_Given request:_ Your task is to reproduce exactly the lines from the line with "Break this object" through the end of the records below.

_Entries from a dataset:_
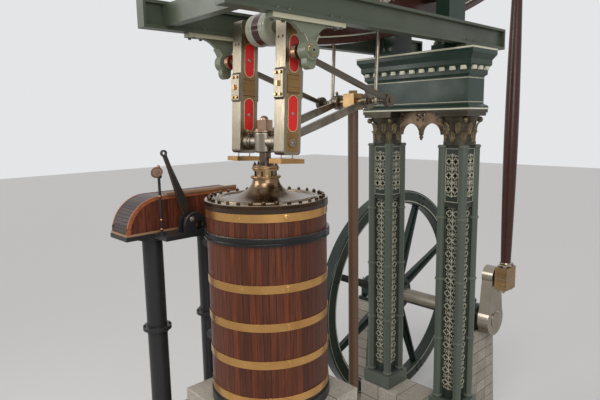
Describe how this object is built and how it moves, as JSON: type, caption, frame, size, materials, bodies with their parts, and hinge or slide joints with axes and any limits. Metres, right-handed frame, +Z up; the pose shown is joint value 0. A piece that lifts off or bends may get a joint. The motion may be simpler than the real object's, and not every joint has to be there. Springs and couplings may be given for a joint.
{
  "type": "rotative beam engine",
  "caption": "Rotative beam engine with a lagged steam cylinder, parallel motion, cast beam on columns, connecting rod, crank, flywheel and well pump on masonry.",
  "frame": {"origin": "on the steam cylinder's axis, at the underside of the masonry raft", "axes": "+X along the beam from the cylinder to the crank, +Z up, +Y to the flywheel's side"},
  "size_m": [12.2931, 5.93, 12.3785],
  "materials": {
    "stone": "dressed stone with lime joints",
    "black_iron": "black paint, worn to a soft shine",
    "polished_iron": "hand-polished cast iron, lightly oiled",
    "bright_steel": "bright draw-filed steel",
    "crosshead_steel": "oiled grey-brown steel",
    "bronze": "machined bronze, toned by oil",
    "brass": "polished sheet brass",
    "mahogany": "oiled mahogany staves",
    "green_iron": "dark green gloss paint with cream lines",
    "column_iron": "grey-green paint with cream pierced panels",
    "capital_gold": "bronze and gold paint",
    "beam_brown": "dark red-brown gloss paint",
    "red_panel": "bright red paint",
    "dark_steel": "dark oiled steel"
  },
  "bodies": {
    "root": {"foundation_raft": "stone", "foundation_piers": "stone", "cylinder_bottom": "black_iron", "cylinder_barrel": "polished_iron", "wood_lagging": "mahogany", "lagging_bands": "brass", "floor_ring": "black_iron", "cylinder_cover": "polished_iron", "cover_nuts": "black_iron", "stuffing_box": "bronze", "valve_chest": "black_iron", "steam_casing": "mahogany", "valve_pillar": "black_iron", "columns": "column_iron", "capitals": "capital_gold", "spandrel_arch": "capital_gold", "entablature": "green_iron", "trunnion_pedestals": "green_iron", "trunnion_caps": "bronze", "spring_beams": "green_iron", "radius_brackets": "column_iron", "pump_barrel": "black_iron", "crank_bearings": "green_iron"},
    "piston_set": {"piston": "polished_iron", "piston_rod": "bright_steel", "crosshead": "crosshead_steel"},
    "beam_set": {"beam": "beam_brown", "beam_pins": "bright_steel"},
    "main_links": {"link_straps": "bright_steel", "link_fillers": "bronze", "link_panels": "red_panel", "link_brasses": "bronze", "drip_trays": "brass"},
    "parallel_motion": {"parallel_bars": "bright_steel"},
    "back_link_set": {"back_links": "bright_steel"},
    "radius_rod_set": {"radius_rods": "dark_steel"},
    "pump_set": {"pump_rod": "beam_brown", "pump_crosshead": "bronze"},
    "connecting_set": {"connecting_rod": "beam_brown", "conrod_brasses": "bronze"},
    "flywheel_set": {"crank": "bright_steel", "crankshaft": "bright_steel", "flywheel_rim": "black_iron", "flywheel_arms": "black_iron"},
    "lever_set": {"starting_lever": "dark_steel"},
    "hand_wheel_set": {"hand_wheel": "dark_steel"}
  },
  "joints": [
    {"name": "flywheel_turn", "type": "hinge", "parent": "root", "child": "flywheel_set", "pos_m": [7.54312, 0, 3.56], "axis": [0, 1, 0], "range_deg": [0, 180]},
    {"name": "beam_rock", "type": "hinge", "parent": "root", "child": "beam_set", "pos_m": [3.81437, 0, 11.02059], "axis": [0, 1, 0], "range_deg": [0, 34.09]},
    {"name": "main_link_swing", "type": "hinge", "parent": "beam_set", "child": "main_links", "pos_m": [0.08563, 0, 9.87759], "axis": [0, -1, 0], "range_deg": [0, 34.09]},
    {"name": "parallel_bar_swing", "type": "hinge", "parent": "main_links", "child": "parallel_motion", "pos_m": [0, 0, 8.355], "axis": [0, 1, 0], "range_deg": [0, 34.09]},
    {"name": "back_link_swing", "type": "hinge", "parent": "beam_set", "child": "back_link_set", "pos_m": [1.95, 0, 10.44909], "axis": [0, -1, 0], "range_deg": [0, 34.09]},
    {"name": "radius_rod_swing", "type": "hinge", "parent": "root", "child": "radius_rod_set", "pos_m": [0, 0, 9.498], "axis": [0, -1, 0], "range_deg": [0, 34.09]},
    {"name": "piston_stroke", "type": "slide", "parent": "root", "child": "piston_set", "axis": [0, 0, 1], "range_m": [0, 2.2865]},
    {"name": "pump_stroke", "type": "slide", "parent": "root", "child": "pump_set", "axis": [0, 0, 1], "range_m": [0, 1.1435]},
    {"name": "connecting_rod_swing", "type": "hinge", "parent": "beam_set", "child": "connecting_set", "pos_m": [7.54312, 0, 12.16359], "axis": [0, -1, 0], "range_deg": [0, 34.09]},
    {"name": "starting_lever_swing", "type": "hinge", "parent": "root", "child": "lever_set", "pos_m": [-0.72, 0.91, 7.26], "axis": [0, 1, 0], "range_deg": [0, 40]},
    {"name": "hand_wheel_turn", "type": "hinge", "parent": "root", "child": "hand_wheel_set", "pos_m": [-1.08, 1.07, 7.91], "axis": [-0.6124, -0.6124, 0.5], "continuous": true}
  ],
  "couplings": [
    {"joint": "beam_rock", "follows": "flywheel_turn", "ratio": 0.18936},
    {"joint": "main_link_swing", "follows": "flywheel_turn", "ratio": 0.18936},
    {"joint": "parallel_bar_swing", "follows": "flywheel_turn", "ratio": 0.18936},
    {"joint": "back_link_swing", "follows": "flywheel_turn", "ratio": 0.18936},
    {"joint": "radius_rod_swing", "follows": "flywheel_turn", "ratio": 0.18936},
    {"joint": "piston_stroke", "follows": "flywheel_turn", "m_per_rad": 0.72766},
    {"joint": "pump_stroke", "follows": "flywheel_turn", "m_per_rad": 0.36383},
    {"joint": "connecting_rod_swing", "follows": "flywheel_turn", "ratio": 0.18936}
  ]
}
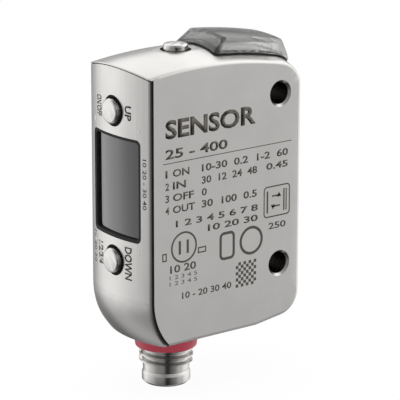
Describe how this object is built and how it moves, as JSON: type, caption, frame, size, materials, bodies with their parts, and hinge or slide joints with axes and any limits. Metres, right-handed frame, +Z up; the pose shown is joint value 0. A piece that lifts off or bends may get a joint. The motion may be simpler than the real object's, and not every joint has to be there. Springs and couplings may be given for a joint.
{
  "type": "laser photoelectric sensor",
  "caption": "Slim crowned metal laser sensor with a display window, push buttons, a tinted indicator cap, a mounting hole pair and a round plug connector.",
  "frame": {"origin": "midway between the two mounting holes, in the middle of the housing's thickness", "axes": "+X the way the laser looks, +Y across the thickness, +Z up, away from the connector"},
  "size_m": [0.029, 0.0144, 0.0512],
  "materials": {
    "case_steel": "satin stainless steel",
    "black_rubber": "matt",
    "smoked_glass": "smoked, polished",
    "black_plastic": "matt",
    "button_steel": "turned stainless steel",
    "spring_steel": "plain",
    "smoked_plastic": "translucent grey, polished",
    "clear_plastic": "frosted",
    "led_plastic": "clear dome",
    "board_green": "solder mask",
    "clear_glass": "polished",
    "brass": "turned",
    "flex_film": "satin film",
    "display_glass": "polished",
    "connector_steel": "turned, bright",
    "gold_plate": "gold plated",
    "red_rubber": "matt"
  },
  "bodies": {
    "body": {"housing": "case_steel", "rear_cover": "case_steel", "cover_gasket": "black_rubber", "display_window": "smoked_glass", "window_frame": "black_plastic", "up_button_seal": "black_rubber", "down_button_seal": "black_rubber", "set_button_seal": "black_rubber", "up_switch": "black_plastic", "down_switch": "black_plastic", "set_switch": "black_plastic", "indicator_cap": "smoked_plastic", "indicator_gasket": "black_rubber", "light_guide": "clear_plastic", "indicator_leds": "led_plastic", "indicator_board": "board_green", "front_window": "clear_glass", "front_window_gasket": "black_rubber", "optical_block": "black_plastic", "laser_lens": "clear_glass", "laser_barrel": "brass", "laser_diode": "brass", "receiver_lens": "clear_glass", "image_sensor": "black_plastic", "sensor_board": "board_green", "main_board": "board_green", "processor": "black_plastic", "display_link": "flex_film", "sensor_link": "black_plastic", "indicator_link": "black_plastic", "display_board": "board_green", "display_module": "display_glass", "connector_shell": "connector_steel", "connector_insert": "black_plastic", "connector_nut": "spring_steel", "contact_pin_1": "gold_plate", "contact_pin_2": "gold_plate", "contact_pin_3": "gold_plate", "contact_pin_4": "gold_plate", "connector_seal": "red_rubber"},
    "up_button": {"up_button": "button_steel", "up_button_clip": "spring_steel"},
    "down_button": {"down_button": "button_steel", "down_button_clip": "spring_steel"},
    "set_button": {"set_button": "button_steel", "set_button_clip": "spring_steel"}
  },
  "joints": [
    {"name": "up_button_slide", "type": "slide", "parent": "body", "child": "up_button", "axis": [1, 0, 0], "range_m": [0, 0.0004], "stiffness_N_per_m": 3000, "springref_m": -0.0003},
    {"name": "down_button_slide", "type": "slide", "parent": "body", "child": "down_button", "axis": [1, 0, 0], "range_m": [0, 0.0004], "stiffness_N_per_m": 3000, "springref_m": -0.0003},
    {"name": "set_button_slide", "type": "slide", "parent": "body", "child": "set_button", "axis": [0, 0, -1], "range_m": [0, 0.0004], "stiffness_N_per_m": 3000, "springref_m": -0.0003}
  ]
}
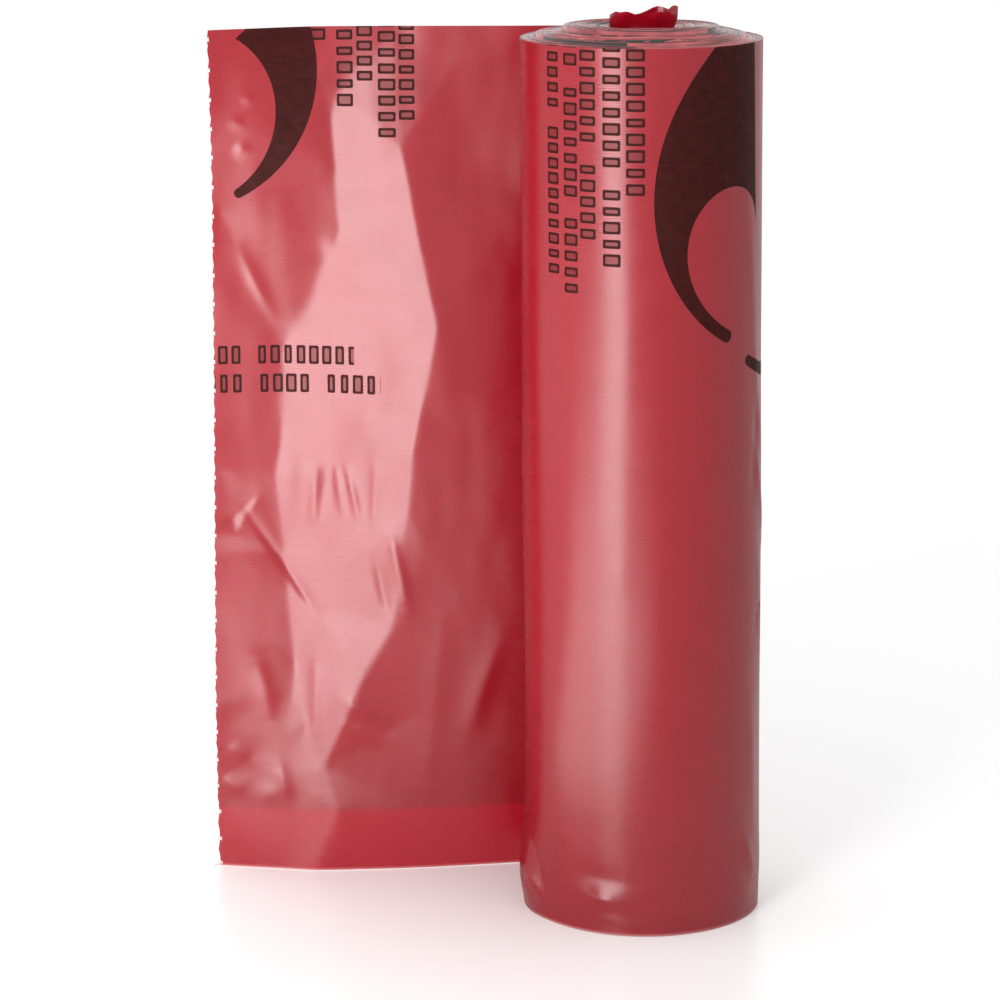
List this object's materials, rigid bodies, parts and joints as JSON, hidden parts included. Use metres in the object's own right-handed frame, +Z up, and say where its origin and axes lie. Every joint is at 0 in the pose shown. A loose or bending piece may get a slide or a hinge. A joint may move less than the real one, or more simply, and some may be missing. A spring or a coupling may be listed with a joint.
{
  "type": "biohazard waste bag roll",
  "caption": "Coreless upright roll of red biohazard waste bags in flat film, stepped at its ends, with the leading bag drawn off to a torn perforated edge.",
  "frame": {"origin": "middle of the whole object's footprint, on the floor that the roll stands on", "axes": "+Z up along the roll's axis, -X towards the torn end of the drawn-off bag, -Y towards the side that is looked at"},
  "size_m": [0.2414, 0.1046, 0.401],
  "materials": {
    "red_film": "translucent glossy film",
    "wound_film": "edges of glossy film turns"
  },
  "bodies": {
    "root": {"wound_bags": "wound_film", "leading_bag": "red_film", "inner_bag_end": "red_film"}
  },
  "joints": []
}
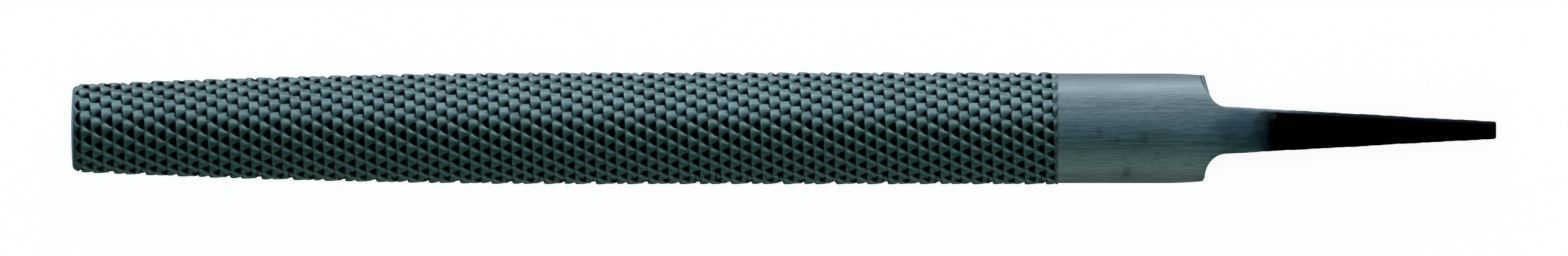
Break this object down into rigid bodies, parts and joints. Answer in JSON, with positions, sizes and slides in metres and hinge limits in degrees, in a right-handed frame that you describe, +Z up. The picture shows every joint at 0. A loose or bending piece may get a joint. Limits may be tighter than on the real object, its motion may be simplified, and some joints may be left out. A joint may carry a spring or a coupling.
{
  "type": "half-round rasp",
  "caption": "Half-round steel wood rasp with punched teeth on its round and flat sides, a bare ground heel, two shoulders and a tapered tang for a handle.",
  "frame": {"origin": "middle of the bounding box at the level of the surface that the rasp lies on, which the tips of the teeth on its flat side touch", "axes": "+X along the rasp from the tip to the tang, +Y across it, +Z up out of the round side"},
  "size_m": [0.3144, 0.0242, 0.0079],
  "materials": {
    "toothed_steel": "bare blue-grey tool steel with punched teeth, dark in the pits and bright on the crests",
    "ground_steel": "bare tool steel ground lengthwise, fine brushed lines",
    "forge_scale": "black hardening scale, dull, rubbed bright along one edge"
  },
  "bodies": {
    "root": {"toothed_blade": "toothed_steel", "heel": "ground_steel", "tang": "forge_scale"}
  },
  "joints": []
}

_Solution to the problem:_
Break this object down into rigid bodies, parts and joints. Answer in JSON, with positions, sizes and slides in metres and hinge limits in degrees, in a right-handed frame that you describe, +Z up. The picture shows every joint at 0. A loose or bending piece may get a joint. Limits may be tighter than on the real object, its motion may be simplified, and some joints may be left out. A joint may carry a spring or a coupling.
{
  "type": "half-round rasp",
  "caption": "Half-round steel wood rasp with punched teeth on its round and flat sides, a bare ground heel, two shoulders and a tapered tang for a handle.",
  "frame": {"origin": "middle of the bounding box at the level of the surface that the rasp lies on, which the tips of the teeth on its flat side touch", "axes": "+X along the rasp from the tip to the tang, +Y across it, +Z up out of the round side"},
  "size_m": [0.3144, 0.0242, 0.0079],
  "materials": {
    "toothed_steel": "bare blue-grey tool steel with punched teeth, dark in the pits and bright on the crests",
    "ground_steel": "bare tool steel ground lengthwise, fine brushed lines",
    "forge_scale": "black hardening scale, dull, rubbed bright along one edge"
  },
  "bodies": {
    "root": {"toothed_blade": "toothed_steel", "heel": "ground_steel", "tang": "forge_scale"}
  },
  "joints": []
}